Appellant contends that his conviction for the offense of attempted murder was barred by the "carving doctrine" since the robbery and shooting constitute a single continuous criminal transaction.
Appellant cites Ex parte Evans, Tex.Cr.App., 530 S.W.2d 589. The facts in Evans were that the defendant produced a gun at the scene of the crime, took the victim's wallet, shot the victim in the stomach, forced the victim to run away, and then stole the victim's automobile. Appellant was first convicted of robbery and at a subsequent date was tried and convicted for theft of the automobile. This Court held that the continuous nature of the assaultive action by the defendant would have permitted prosecution for one offense, robbery, and that the prosecution for theft was barred by the carving doctrine.
In reviewing recent cases interpreting the doctrine of carving, this Court in Hawkins v. State, 535 S.W.2d 359 said, "The common factor has been an uninterrupted and continuous sequence of events or assaultive acts directed toward a single victim." See Ex parte Birl, Tex.Cr.App., 545 S.W.2d 169.

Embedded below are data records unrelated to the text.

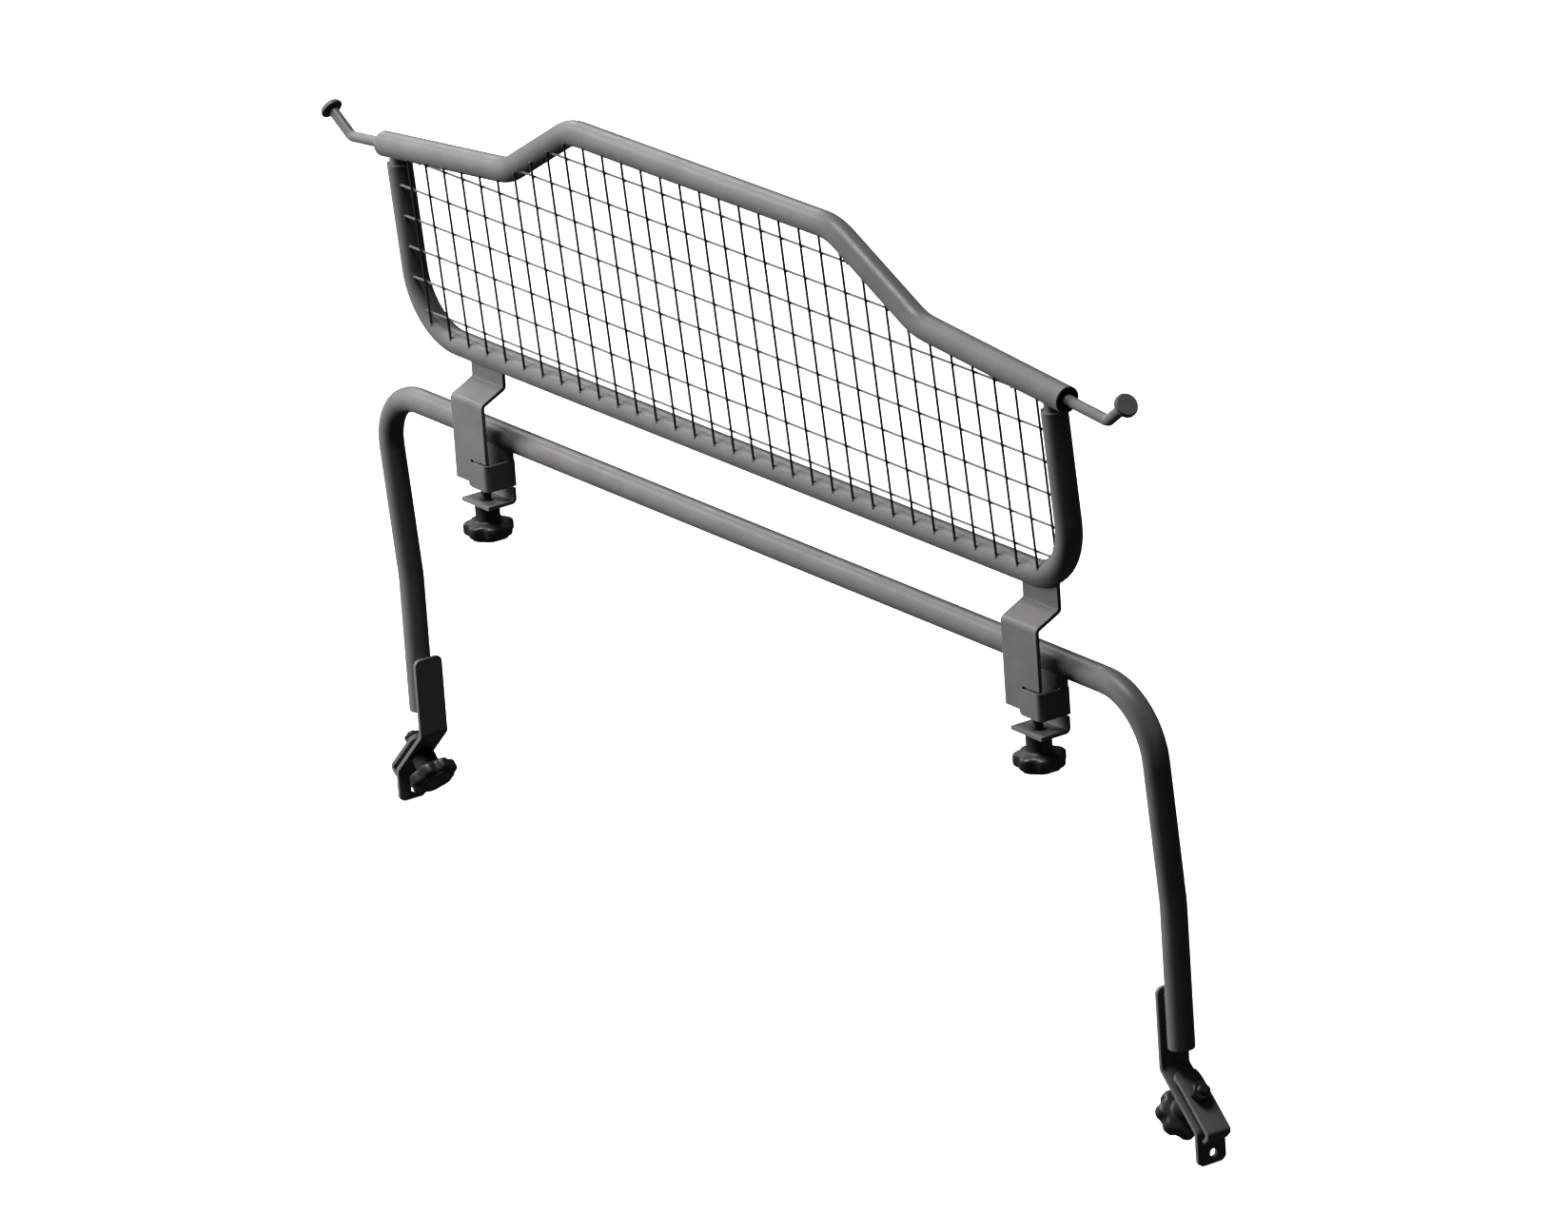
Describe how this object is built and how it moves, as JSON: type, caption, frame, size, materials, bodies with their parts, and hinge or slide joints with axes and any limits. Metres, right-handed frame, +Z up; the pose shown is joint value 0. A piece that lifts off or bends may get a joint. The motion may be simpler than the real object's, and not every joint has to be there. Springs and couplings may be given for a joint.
{
  "type": "vehicle cargo barrier",
  "caption": "Bent tube hoop with clamping feet carrying a leaning wire mesh panel, strip brackets with knob clamps, and telescopic end rods with round pads.",
  "frame": {"origin": "centre of the small hole in the left foot plate's tip, at the plate's middle", "axes": "+X along the barrier from the left foot to the right foot, +Z up along the lower legs, -Y towards the side the bracket knobs and strips stand on"},
  "size_m": [1.0546, 0.0692, 0.6419],
  "materials": {
    "powder_coat": "satin dark grey powder coat",
    "wire_coat": "satin black powder coat on thin wire",
    "black_steel": "black finished steel",
    "black_plastic": "moulded black plastic",
    "bush_plastic": "moulded black nylon",
    "rubber": "dark grey rubber"
  },
  "bodies": {
    "frame": {"bracket_left": "powder_coat", "bracket_right": "powder_coat", "bracket_weld_left": "powder_coat", "bracket_weld_right": "powder_coat", "end_bush_left": "bush_plastic", "end_bush_right": "bush_plastic", "foot_plate_left": "powder_coat", "foot_plate_right": "powder_coat", "foot_weld_left": "powder_coat", "foot_weld_right": "powder_coat", "hoop_tube": "powder_coat", "leg_plug_left": "black_plastic", "leg_plug_right": "black_plastic", "level_wires": "wire_coat", "neck_plug_left": "powder_coat", "neck_plug_right": "powder_coat", "panel_loop": "powder_coat", "saddle_left": "powder_coat", "saddle_nut_left": "black_steel", "saddle_nut_right": "black_steel", "saddle_right": "powder_coat", "top_tube": "powder_coat", "upright_wires": "wire_coat"},
    "foot_clamp_left": {"foot_jaw_left": "powder_coat", "foot_nut_left": "black_steel"},
    "foot_screw_left": {"foot_knob_left": "black_plastic", "foot_stud_left": "black_steel"},
    "bracket_clamp_left": {"clamp_jaw_left": "powder_coat"},
    "bracket_screw_left": {"clamp_knob_left": "black_plastic", "clamp_stud_left": "black_steel", "clamp_clip_left": "black_steel"},
    "slider_left": {"rod_slider_left": "bush_plastic"},
    "rod_left": {"end_rod_left": "powder_coat", "pad_plate_left": "powder_coat", "pad_rubber_left": "rubber"},
    "foot_clamp_right": {"foot_jaw_right": "powder_coat", "foot_nut_right": "black_steel"},
    "foot_screw_right": {"foot_knob_right": "black_plastic", "foot_stud_right": "black_steel"},
    "bracket_clamp_right": {"clamp_jaw_right": "powder_coat"},
    "bracket_screw_right": {"clamp_knob_right": "black_plastic", "clamp_stud_right": "black_steel", "clamp_clip_right": "black_steel"},
    "slider_right": {"rod_slider_right": "bush_plastic"},
    "rod_right": {"end_rod_right": "powder_coat", "pad_plate_right": "powder_coat", "pad_rubber_right": "rubber"}
  },
  "joints": [
    {"name": "foot_jaw_slide_left", "type": "slide", "parent": "frame", "child": "foot_clamp_left", "axis": [-0.7071, 0, 0.7071], "range_m": [-0.0025, 0.004]},
    {"name": "foot_knob_spin_left", "type": "hinge", "parent": "frame", "child": "foot_screw_left", "pos_m": [0.01708, -0.0015, 0.03528], "axis": [-0.7071, 0, 0.7071], "range_deg": [-1158, 726]},
    {"name": "bracket_jaw_slide_left", "type": "slide", "parent": "frame", "child": "bracket_clamp_left", "axis": [0, 0, 1], "range_m": [-0.008, 0.0012]},
    {"name": "bracket_knob_spin_left", "type": "hinge", "parent": "bracket_clamp_left", "child": "bracket_screw_left", "pos_m": [0.1878, -0.03075, 0.2916], "axis": [0, 0, 1], "range_deg": [-2310, 352]},
    {"name": "rod_slide_left", "type": "slide", "parent": "frame", "child": "slider_left", "axis": [-0.9956, 0.0067, -0.0938], "range_m": [-0.035, 0.045]},
    {"name": "rod_twist_left", "type": "hinge", "parent": "slider_left", "child": "rod_left", "pos_m": [0.0811, -0.02922, 0.55526], "axis": [-0.9956, 0.0067, -0.0938], "continuous": true},
    {"name": "foot_jaw_slide_right", "type": "slide", "parent": "frame", "child": "foot_clamp_right", "axis": [0.7071, 0, 0.7071], "range_m": [-0.0025, 0.004]},
    {"name": "foot_knob_spin_right", "type": "hinge", "parent": "frame", "child": "foot_screw_right", "pos_m": [1.01412, -0.0015, 0.03528], "axis": [0.7071, 0, 0.7071], "range_deg": [-1158, 726]},
    {"name": "bracket_jaw_slide_right", "type": "slide", "parent": "frame", "child": "bracket_clamp_right", "axis": [0, 0, 1], "range_m": [-0.008, 0.0012]},
    {"name": "bracket_knob_spin_right", "type": "hinge", "parent": "bracket_clamp_right", "child": "bracket_screw_right", "pos_m": [0.8926, -0.03075, 0.2916], "axis": [0, 0, 1], "range_deg": [-2310, 352]},
    {"name": "rod_slide_right", "type": "slide", "parent": "frame", "child": "slider_right", "axis": [0.9956, 0.0067, -0.0938], "range_m": [-0.035, 0.045]},
    {"name": "rod_twist_right", "type": "hinge", "parent": "slider_right", "child": "rod_right", "pos_m": [0.9501, -0.02922, 0.55526], "axis": [0.9956, 0.0067, -0.0938], "continuous": true}
  ],
  "couplings": [
    {"joint": "foot_knob_spin_left", "follows": "foot_jaw_slide_left", "rad_per_m": -5026.5},
    {"joint": "bracket_knob_spin_left", "follows": "bracket_jaw_slide_left", "rad_per_m": 5026.5},
    {"joint": "foot_knob_spin_right", "follows": "foot_jaw_slide_right", "rad_per_m": -5026.5},
    {"joint": "bracket_knob_spin_right", "follows": "bracket_jaw_slide_right", "rad_per_m": 5026.5}
  ]
}
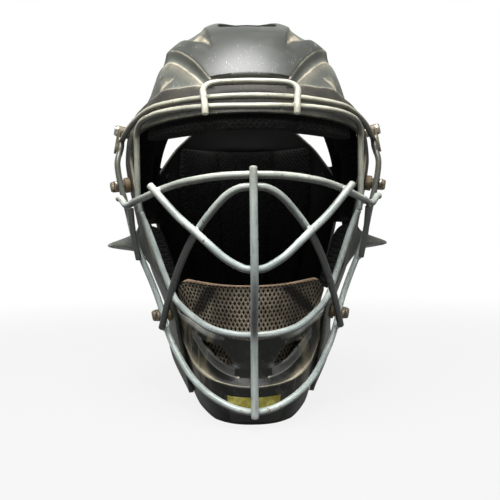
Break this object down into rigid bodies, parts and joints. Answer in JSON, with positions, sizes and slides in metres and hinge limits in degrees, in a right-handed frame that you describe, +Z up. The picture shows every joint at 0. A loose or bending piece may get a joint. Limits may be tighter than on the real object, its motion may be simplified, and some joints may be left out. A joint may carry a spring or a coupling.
{
  "type": "catcher helmet",
  "caption": "Catcher's helmet with a sculpted plastic shell, a welded wire face cage, a chin guard, a sliding head plate on elastic straps and mesh-covered pads.",
  "frame": {"origin": "on the surface the helmet stands on, straight under the centre of the head", "axes": "+Z up along the head, -Y forward through the face cage, +X to the viewer's right when the face cage is looked at"},
  "size_m": [0.2408, 0.2754, 0.306],
  "materials": {
    "shell_plastic": "worn black satin, scuffed and dusty",
    "trim_plastic": "black, matt",
    "coated_wire": "pale grey coated steel wire, satin",
    "steel": "plated, dulled",
    "rubber": "brown, matt",
    "mesh_pad": "black spacer mesh over foam",
    "chin_mesh": "tan-grey open mesh over foam",
    "elastic": "black woven elastic"
  },
  "bodies": {
    "helmet": {"front_shell": "shell_plastic", "chin_guard": "shell_plastic", "upper_brow_bar": "coated_wire", "eye_port_bar": "coated_wire", "brow_loop_bar": "coated_wire", "middle_bar": "coated_wire", "v_bar": "coated_wire", "arch_bar": "coated_wire", "centre_bar": "coated_wire", "inner_jaw_bar": "coated_wire", "outer_jaw_bar": "coated_wire", "side_bars": "coated_wire", "temple_clips": "steel", "side_clips": "steel", "jaw_clips": "steel", "side_spacers": "rubber", "jaw_grommets": "rubber", "temple_screws": "steel", "side_screws": "steel", "jaw_screws": "steel", "screw_nuts": "steel", "forehead_pad": "mesh_pad", "crown_pads": "mesh_pad", "ear_pads": "mesh_pad", "jaw_pads": "mesh_pad", "chin_pad": "chin_mesh", "side_straps": "elastic", "top_strap": "elastic", "shell_strap_anchors": "trim_plastic", "strap_studs": "trim_plastic"},
    "head_plate": {"head_plate": "shell_plastic", "head_plate_pad": "mesh_pad", "plate_strap_anchors": "trim_plastic", "plate_studs": "trim_plastic"}
  },
  "joints": [
    {"name": "head_plate_slide", "type": "slide", "parent": "helmet", "child": "head_plate", "axis": [0, 1, 0], "range_m": [0, 0.025], "stiffness_N_per_m": 500, "springref_m": -0.01, "deforming": ["side_straps", "top_strap"]}
  ]
}
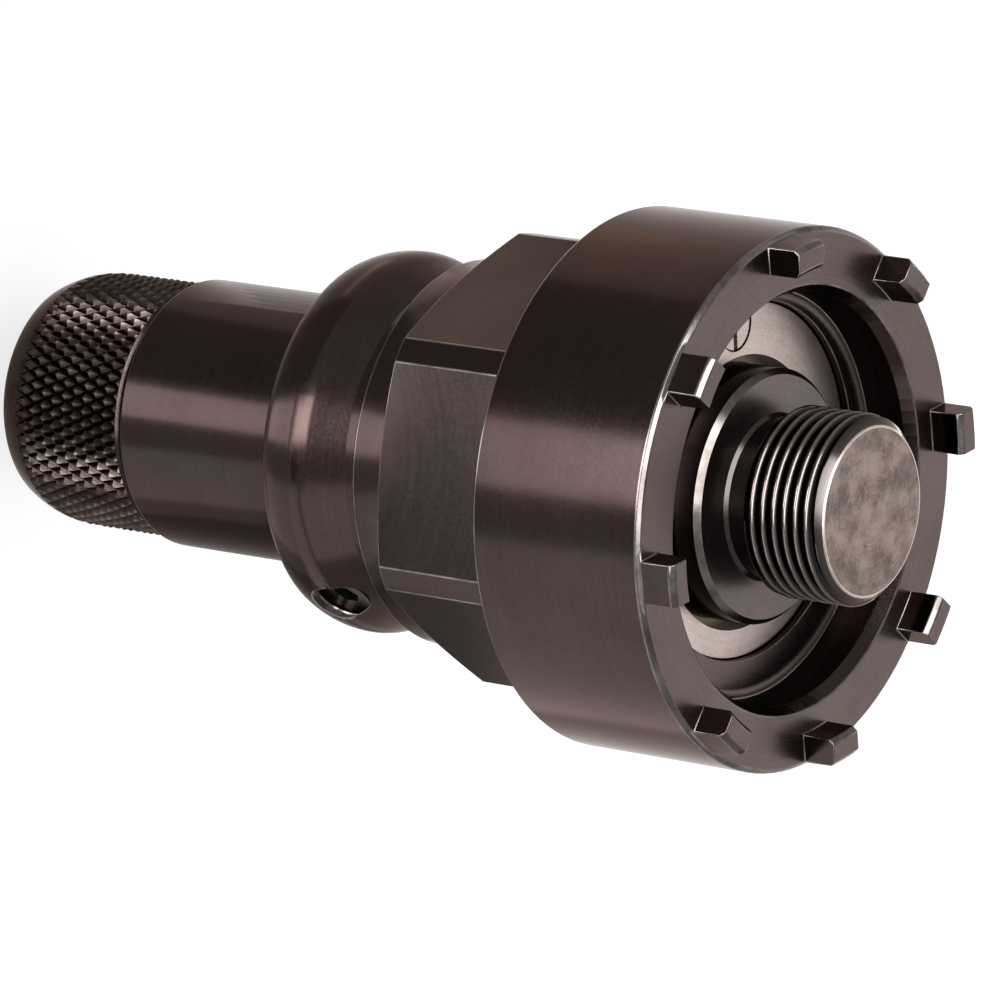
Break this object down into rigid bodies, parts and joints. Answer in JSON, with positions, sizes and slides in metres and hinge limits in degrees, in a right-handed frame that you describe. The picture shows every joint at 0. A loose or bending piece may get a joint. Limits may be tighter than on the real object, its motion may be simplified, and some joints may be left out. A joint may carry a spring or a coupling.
{
  "type": "lockring tool",
  "caption": "Turned steel lockring tool: toothed cup, hexagon for a wrench, and a sliding threaded spindle turned by a knurled rear knob.",
  "frame": {"origin": "centre of the knob's flat rear end, on which the tool stands", "axes": "+Z along the tool's axis, from the knob towards the teeth; +X and +Y across it, the first tooth 17.6 degrees from +X towards +Y"},
  "size_m": [0.0426, 0.0426, 0.0794],
  "materials": {
    "blackened_steel": "black-oxide steel, satin",
    "bronze": "plain bearing bronze",
    "bare_steel": "bare brushed steel",
    "screw_steel": "black-oxide steel screw",
    "spindle_steel": "black-oxide steel, end face ground bare"
  },
  "bodies": {
    "tool_body": {"tool_body": "blackened_steel", "front_bush": "bronze", "rear_bush": "bronze", "retaining_plate": "bare_steel", "plate_screw": "screw_steel", "travel_set_screw": "screw_steel"},
    "thrust_washer": {"thrust_washer": "bare_steel"},
    "spindle": {"spindle": "spindle_steel", "knob": "blackened_steel", "knob_screw": "screw_steel"}
  },
  "joints": [
    {"name": "spindle_slide", "type": "slide", "parent": "tool_body", "child": "thrust_washer", "axis": [0, 0, 1], "range_m": [-0.006, 0]},
    {"name": "spindle_turn", "type": "hinge", "parent": "thrust_washer", "child": "spindle", "pos_m": [0, 0, 0.0138], "axis": [0, 0, 1], "continuous": true}
  ]
}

The instant case is more like Harris v. State, Tex.Cr.App., 516 S.W.2d 931, where the defendant left his car, entered a service station and robbed the attendant. Upon returning to his car, defendant was approached by a police officer, who received fatal gunshot wounds in a scuffle with the defendant. This Court held that two separate and distinct transactions transpired, the robbery of the station attendant and the shooting of the officer, and that improper carving did not result in charging the defendant with murder and robbery.
In Lamberson v. State, Tex.Cr.App., 509 S.W.2d 328, and Ex parte Caldwell, Tex.Cr.App., 537 S.W.2d 265, the victim in two assaultive acts was the same but the two offenses were not committed at the same place and there was a time lapse between the two attacks. It was held under these circumstances that the State did not improperly carve two offenses from the same transaction.
In a very recent case by the United States Supreme Court in Harris v. Oklahoma, ___ U.S. ___ , 97 S.Ct. 2912, 53 L.Ed.2d 1054 (1977), it was held that a defendant convicted under a state law requiring proof of the underlying felony of robbery with firearms in order to establish the intent necessary for a felony murder conviction was protected by the Double Jeopardy Clause against a subsequent charge of robbery with firearms, since the Double Jeopardy Clause bars prosecution for a lesser crime following conviction of a greater crime that could not have been obtained without conviction of the lesser crime.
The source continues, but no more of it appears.